Doctors cannot be neutral on assisted dying

The Royal College of Physicians will soon begin yet another consultation with its members on the subject of ‘assisted dying’. The college is opposed to legalisation, but a minority are unhappy with this. They know there is no chance of persuading a majority to support such practices. So they are pressing for the college to declare itself neutral. Whether the law should be changed, they say, is a matter for society rather than for the medical profession.

In one sense they are right. Whether the law should be changed to permit people to be supplied with lethal drugs to take their own lives is a social rather than a medical matter. Official reports from Oregon in the United States, where assisted dying is legal, show that the main reasons why terminally ill people seek lethal drugs are often personal or social rather than clinical. They include not being able to enjoy life as before, wanting to decide the time of their death and – more worryingly – feeling that they are a burden on others. 

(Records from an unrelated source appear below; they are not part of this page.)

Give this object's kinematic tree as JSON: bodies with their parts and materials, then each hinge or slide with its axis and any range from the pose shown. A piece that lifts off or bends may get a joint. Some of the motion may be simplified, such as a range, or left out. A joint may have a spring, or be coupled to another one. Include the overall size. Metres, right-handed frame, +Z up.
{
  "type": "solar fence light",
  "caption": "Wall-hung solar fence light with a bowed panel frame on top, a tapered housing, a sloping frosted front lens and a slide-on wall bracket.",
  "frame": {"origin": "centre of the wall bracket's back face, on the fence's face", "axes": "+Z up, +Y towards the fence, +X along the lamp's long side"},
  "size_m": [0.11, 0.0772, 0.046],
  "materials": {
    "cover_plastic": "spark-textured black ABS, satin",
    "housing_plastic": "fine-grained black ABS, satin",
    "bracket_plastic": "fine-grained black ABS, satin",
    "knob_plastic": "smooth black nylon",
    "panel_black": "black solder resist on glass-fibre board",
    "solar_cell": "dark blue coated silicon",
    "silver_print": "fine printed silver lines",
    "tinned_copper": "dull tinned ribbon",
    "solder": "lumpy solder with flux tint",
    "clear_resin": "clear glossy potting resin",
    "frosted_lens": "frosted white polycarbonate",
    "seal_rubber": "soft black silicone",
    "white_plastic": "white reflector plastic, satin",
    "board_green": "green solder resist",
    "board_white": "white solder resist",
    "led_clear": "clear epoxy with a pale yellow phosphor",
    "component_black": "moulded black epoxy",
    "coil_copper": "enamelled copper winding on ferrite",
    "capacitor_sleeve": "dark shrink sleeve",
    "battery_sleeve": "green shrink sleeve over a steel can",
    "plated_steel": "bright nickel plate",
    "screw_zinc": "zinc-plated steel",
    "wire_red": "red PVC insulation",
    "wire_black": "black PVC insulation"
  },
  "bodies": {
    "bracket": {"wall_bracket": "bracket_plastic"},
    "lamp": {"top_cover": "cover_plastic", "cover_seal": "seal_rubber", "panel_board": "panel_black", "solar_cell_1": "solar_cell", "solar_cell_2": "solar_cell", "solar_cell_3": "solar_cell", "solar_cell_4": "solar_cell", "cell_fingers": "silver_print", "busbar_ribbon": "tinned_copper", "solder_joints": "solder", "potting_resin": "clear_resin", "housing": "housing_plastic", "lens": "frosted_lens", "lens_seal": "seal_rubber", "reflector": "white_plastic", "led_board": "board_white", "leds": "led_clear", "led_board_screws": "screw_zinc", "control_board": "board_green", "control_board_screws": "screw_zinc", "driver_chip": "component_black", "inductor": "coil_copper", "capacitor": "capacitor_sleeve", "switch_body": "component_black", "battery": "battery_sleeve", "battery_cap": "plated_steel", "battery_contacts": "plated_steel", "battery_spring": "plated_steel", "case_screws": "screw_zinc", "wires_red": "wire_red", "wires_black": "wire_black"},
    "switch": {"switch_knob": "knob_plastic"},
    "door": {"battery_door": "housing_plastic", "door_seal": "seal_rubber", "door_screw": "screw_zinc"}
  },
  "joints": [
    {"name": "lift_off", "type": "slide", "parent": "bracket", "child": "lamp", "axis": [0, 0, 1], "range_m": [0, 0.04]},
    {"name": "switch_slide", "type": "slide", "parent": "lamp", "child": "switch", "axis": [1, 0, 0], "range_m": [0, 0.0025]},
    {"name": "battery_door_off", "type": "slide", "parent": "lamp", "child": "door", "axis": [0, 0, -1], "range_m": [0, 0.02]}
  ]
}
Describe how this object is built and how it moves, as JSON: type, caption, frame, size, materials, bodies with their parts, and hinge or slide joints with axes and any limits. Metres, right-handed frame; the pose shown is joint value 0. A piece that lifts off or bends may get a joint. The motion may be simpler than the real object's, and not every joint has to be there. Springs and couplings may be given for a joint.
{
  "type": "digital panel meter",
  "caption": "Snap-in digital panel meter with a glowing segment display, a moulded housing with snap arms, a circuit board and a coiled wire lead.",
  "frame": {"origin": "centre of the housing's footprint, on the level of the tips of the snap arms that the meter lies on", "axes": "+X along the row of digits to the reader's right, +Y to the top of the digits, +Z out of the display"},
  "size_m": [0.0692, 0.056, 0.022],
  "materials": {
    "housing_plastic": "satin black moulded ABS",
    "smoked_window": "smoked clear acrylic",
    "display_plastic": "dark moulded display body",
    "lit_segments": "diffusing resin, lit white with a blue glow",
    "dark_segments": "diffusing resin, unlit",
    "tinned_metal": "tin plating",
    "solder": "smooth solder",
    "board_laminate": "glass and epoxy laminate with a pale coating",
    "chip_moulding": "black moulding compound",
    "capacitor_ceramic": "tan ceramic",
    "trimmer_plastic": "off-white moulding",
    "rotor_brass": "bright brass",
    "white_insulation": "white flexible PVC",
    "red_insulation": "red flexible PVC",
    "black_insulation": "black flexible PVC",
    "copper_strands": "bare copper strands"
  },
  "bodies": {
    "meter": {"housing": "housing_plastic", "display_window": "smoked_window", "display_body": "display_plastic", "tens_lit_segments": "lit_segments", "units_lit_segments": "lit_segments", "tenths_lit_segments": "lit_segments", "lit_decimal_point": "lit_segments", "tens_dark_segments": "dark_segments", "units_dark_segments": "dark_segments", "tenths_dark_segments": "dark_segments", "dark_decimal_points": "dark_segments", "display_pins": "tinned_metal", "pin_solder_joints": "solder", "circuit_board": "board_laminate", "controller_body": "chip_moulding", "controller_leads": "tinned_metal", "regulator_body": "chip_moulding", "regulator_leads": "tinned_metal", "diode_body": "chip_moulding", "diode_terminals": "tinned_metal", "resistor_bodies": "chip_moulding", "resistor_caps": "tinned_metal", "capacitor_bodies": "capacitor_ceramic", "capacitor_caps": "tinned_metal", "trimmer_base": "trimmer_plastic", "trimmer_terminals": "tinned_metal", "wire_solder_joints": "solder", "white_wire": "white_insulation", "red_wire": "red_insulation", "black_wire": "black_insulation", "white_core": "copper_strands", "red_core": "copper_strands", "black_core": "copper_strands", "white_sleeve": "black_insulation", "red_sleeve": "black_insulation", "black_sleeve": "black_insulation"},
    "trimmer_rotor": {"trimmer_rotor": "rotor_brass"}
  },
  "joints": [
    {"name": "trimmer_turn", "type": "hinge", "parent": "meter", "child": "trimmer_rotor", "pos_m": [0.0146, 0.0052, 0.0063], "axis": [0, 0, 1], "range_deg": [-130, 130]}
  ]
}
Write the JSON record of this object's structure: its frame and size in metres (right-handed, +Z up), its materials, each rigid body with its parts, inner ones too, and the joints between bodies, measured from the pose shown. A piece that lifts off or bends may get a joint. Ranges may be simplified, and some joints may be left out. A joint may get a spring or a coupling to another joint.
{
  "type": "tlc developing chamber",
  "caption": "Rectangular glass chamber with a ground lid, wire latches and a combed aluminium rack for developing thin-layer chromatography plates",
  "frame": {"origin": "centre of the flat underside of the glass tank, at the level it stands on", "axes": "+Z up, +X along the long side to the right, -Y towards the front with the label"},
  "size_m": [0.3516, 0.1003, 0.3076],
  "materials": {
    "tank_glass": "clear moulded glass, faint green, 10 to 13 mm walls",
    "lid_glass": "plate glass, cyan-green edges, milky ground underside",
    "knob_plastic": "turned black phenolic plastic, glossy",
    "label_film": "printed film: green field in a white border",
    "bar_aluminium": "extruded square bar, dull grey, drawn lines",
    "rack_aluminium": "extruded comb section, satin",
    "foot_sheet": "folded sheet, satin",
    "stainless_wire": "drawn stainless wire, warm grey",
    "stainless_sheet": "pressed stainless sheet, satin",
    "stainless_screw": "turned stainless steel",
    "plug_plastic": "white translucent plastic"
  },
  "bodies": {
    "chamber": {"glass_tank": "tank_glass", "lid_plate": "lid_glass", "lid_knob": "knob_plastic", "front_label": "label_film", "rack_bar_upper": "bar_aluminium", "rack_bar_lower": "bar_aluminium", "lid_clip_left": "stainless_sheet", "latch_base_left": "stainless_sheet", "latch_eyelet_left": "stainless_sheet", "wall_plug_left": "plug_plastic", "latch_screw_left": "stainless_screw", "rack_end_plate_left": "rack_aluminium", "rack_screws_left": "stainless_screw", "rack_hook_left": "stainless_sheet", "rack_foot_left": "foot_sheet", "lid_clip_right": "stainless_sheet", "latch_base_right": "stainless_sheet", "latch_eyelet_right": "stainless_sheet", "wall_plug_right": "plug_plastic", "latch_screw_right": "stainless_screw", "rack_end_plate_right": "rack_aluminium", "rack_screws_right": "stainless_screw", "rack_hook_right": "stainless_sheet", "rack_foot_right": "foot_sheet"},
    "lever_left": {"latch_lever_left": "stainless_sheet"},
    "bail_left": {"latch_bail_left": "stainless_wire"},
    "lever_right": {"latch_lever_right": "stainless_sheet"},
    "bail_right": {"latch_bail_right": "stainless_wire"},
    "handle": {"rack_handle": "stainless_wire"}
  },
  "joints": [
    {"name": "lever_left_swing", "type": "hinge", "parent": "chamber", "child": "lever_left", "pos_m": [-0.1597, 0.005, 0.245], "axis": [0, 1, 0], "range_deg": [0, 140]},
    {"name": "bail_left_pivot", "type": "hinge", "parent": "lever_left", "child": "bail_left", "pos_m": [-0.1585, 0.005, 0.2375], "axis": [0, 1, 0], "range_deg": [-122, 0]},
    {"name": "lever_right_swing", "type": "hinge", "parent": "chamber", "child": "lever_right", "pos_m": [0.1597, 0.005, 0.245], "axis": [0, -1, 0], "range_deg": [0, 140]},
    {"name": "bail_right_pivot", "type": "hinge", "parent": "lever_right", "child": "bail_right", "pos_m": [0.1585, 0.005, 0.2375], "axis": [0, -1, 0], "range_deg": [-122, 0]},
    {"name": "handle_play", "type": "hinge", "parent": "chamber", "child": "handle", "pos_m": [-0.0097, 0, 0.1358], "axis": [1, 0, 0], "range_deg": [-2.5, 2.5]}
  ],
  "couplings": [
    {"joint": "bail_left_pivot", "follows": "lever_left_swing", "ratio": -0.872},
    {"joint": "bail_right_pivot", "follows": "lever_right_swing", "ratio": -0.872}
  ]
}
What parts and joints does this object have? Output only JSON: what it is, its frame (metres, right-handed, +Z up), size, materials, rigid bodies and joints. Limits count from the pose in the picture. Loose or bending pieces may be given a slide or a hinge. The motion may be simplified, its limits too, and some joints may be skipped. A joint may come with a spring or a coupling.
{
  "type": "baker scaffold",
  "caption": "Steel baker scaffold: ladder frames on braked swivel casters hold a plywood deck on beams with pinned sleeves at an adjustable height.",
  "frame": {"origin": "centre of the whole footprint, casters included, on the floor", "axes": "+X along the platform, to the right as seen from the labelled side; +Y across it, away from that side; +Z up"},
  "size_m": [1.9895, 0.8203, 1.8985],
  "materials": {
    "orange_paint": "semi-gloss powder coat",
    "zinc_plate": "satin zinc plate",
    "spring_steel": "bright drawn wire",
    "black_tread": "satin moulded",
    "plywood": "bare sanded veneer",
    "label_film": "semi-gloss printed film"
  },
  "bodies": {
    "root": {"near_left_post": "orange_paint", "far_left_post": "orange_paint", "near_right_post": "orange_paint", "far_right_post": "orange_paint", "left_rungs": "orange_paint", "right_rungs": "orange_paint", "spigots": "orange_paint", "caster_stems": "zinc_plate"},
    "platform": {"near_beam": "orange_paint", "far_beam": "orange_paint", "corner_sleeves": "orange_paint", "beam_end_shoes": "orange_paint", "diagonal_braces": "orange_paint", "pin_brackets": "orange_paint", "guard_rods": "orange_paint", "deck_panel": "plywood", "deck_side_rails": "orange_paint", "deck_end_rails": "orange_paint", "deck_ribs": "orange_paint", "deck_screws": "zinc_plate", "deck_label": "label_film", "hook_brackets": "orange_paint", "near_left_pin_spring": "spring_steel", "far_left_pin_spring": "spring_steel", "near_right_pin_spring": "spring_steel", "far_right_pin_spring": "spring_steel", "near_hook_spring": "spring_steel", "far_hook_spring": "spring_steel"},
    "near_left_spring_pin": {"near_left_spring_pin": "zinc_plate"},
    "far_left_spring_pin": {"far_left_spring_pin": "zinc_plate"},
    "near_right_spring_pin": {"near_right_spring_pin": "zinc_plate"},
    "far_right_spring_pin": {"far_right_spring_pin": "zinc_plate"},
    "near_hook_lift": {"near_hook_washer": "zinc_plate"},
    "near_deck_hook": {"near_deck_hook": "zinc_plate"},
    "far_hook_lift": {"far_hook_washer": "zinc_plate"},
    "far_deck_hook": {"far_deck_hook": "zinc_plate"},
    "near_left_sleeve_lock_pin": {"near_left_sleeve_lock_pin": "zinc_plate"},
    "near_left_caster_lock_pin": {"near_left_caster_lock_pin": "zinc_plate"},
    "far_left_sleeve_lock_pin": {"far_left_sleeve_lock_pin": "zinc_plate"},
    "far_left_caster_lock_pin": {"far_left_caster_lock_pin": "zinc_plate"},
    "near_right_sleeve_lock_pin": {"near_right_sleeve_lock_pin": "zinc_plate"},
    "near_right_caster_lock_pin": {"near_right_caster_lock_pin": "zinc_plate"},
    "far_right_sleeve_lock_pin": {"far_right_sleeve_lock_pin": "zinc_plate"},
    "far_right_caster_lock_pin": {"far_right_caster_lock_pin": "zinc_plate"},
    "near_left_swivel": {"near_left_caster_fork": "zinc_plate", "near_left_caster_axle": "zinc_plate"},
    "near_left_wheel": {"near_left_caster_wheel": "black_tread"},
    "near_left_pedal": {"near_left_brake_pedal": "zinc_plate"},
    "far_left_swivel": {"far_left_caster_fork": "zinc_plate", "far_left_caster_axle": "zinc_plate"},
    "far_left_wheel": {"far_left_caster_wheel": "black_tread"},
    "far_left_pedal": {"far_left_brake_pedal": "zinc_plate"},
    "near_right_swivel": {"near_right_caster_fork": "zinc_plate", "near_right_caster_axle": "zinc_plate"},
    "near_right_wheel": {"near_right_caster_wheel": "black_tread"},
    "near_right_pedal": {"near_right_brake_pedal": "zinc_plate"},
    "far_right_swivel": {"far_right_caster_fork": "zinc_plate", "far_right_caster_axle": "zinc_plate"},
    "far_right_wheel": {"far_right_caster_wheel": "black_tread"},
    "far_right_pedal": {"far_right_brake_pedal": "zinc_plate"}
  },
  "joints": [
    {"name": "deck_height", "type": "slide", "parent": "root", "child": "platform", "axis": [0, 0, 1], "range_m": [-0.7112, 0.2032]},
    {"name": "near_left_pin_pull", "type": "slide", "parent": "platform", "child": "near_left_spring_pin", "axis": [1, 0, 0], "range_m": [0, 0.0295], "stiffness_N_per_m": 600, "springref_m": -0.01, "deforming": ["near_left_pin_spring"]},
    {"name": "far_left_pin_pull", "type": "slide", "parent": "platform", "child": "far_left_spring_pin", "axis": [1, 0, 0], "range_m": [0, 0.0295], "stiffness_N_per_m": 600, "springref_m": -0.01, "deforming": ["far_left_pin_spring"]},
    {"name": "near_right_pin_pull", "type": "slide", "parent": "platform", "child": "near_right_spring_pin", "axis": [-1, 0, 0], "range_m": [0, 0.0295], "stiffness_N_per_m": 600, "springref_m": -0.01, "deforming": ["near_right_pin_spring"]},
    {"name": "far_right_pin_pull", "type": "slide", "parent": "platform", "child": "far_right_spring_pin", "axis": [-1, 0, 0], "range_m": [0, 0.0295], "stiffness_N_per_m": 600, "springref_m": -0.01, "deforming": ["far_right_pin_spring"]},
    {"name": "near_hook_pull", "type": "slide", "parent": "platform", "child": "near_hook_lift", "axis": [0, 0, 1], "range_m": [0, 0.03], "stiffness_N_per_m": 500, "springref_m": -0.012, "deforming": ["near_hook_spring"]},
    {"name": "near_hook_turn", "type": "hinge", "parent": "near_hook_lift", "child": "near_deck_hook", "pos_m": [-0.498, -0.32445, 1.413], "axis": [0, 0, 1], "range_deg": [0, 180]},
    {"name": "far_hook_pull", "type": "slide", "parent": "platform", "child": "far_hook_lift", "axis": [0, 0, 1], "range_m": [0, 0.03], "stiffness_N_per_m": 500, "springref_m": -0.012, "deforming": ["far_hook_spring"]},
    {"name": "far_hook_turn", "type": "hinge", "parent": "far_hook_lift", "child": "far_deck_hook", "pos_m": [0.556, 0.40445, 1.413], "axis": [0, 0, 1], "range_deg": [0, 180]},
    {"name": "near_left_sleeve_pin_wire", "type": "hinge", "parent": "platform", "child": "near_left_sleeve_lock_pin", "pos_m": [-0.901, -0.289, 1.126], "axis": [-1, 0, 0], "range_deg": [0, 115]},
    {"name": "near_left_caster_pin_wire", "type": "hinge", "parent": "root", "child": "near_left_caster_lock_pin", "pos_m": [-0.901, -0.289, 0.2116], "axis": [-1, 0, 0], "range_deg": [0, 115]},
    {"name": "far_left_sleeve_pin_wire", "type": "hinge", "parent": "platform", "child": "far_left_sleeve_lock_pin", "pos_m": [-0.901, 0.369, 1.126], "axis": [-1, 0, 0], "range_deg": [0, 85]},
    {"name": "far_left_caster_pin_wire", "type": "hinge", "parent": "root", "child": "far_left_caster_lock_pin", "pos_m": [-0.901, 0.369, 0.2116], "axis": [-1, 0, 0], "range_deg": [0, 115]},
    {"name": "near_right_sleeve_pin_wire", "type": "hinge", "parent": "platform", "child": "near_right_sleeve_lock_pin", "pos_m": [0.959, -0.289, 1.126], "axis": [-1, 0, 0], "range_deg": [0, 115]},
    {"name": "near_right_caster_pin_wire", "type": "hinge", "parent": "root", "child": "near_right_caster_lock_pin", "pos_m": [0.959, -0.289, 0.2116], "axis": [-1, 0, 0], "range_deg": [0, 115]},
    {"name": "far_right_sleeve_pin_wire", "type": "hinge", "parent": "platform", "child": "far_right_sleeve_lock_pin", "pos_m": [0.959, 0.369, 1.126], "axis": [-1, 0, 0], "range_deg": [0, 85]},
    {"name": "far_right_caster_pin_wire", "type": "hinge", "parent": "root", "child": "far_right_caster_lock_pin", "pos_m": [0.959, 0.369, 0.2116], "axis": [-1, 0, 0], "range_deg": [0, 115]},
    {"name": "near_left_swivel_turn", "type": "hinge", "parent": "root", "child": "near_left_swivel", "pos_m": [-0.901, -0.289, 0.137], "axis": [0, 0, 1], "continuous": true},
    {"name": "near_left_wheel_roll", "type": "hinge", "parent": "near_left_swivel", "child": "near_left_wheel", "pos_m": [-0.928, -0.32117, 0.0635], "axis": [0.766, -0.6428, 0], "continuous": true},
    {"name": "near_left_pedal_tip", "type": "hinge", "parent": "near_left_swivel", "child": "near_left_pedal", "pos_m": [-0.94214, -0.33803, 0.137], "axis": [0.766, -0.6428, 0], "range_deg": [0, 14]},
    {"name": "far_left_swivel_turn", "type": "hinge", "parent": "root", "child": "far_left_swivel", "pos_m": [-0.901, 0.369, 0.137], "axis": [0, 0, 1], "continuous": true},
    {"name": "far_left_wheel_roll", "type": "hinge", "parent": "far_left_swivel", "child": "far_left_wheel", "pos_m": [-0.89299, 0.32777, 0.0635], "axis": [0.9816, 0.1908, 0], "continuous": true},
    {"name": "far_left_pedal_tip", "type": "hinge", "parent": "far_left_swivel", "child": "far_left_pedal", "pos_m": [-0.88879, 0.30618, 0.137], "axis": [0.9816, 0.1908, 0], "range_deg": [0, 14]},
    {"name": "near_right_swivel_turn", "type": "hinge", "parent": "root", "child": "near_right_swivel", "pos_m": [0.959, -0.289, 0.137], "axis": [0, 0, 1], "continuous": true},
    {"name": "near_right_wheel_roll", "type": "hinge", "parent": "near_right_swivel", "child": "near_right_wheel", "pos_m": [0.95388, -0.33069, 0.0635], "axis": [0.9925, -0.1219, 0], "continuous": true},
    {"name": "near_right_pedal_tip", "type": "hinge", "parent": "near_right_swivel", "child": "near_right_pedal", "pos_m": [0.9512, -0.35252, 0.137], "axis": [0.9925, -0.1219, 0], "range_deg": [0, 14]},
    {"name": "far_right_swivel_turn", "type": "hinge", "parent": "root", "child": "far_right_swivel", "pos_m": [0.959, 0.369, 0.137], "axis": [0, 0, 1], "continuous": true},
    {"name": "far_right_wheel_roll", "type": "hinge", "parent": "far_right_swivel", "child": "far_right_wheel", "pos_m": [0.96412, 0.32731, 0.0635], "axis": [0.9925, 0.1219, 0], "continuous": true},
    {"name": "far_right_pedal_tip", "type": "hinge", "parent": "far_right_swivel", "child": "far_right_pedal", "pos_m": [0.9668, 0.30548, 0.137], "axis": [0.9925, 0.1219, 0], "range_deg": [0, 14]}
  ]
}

But the question surely arises: in that case, why should assisted suicide (which is what ‘assisted dying’ is in law) be doctor-assisted suicide? The question is all the more pertinent as the majority of British doctors, and particularly those of us who specialise in treating terminally ill patients, are opposed to such legislation. Even some who say they would support a change in the law want such practices to be outside medicine.

Yes, doctors have skills needed to diagnose terminal illness and to offer a prognosis – though the latter is often little more than guesswork. But the main criteria activists who want a change in the law propose – for example, that there should be no pressure in the background or that a request for lethal drugs should stem from a long-settled wish – are beyond the knowledge of most doctors.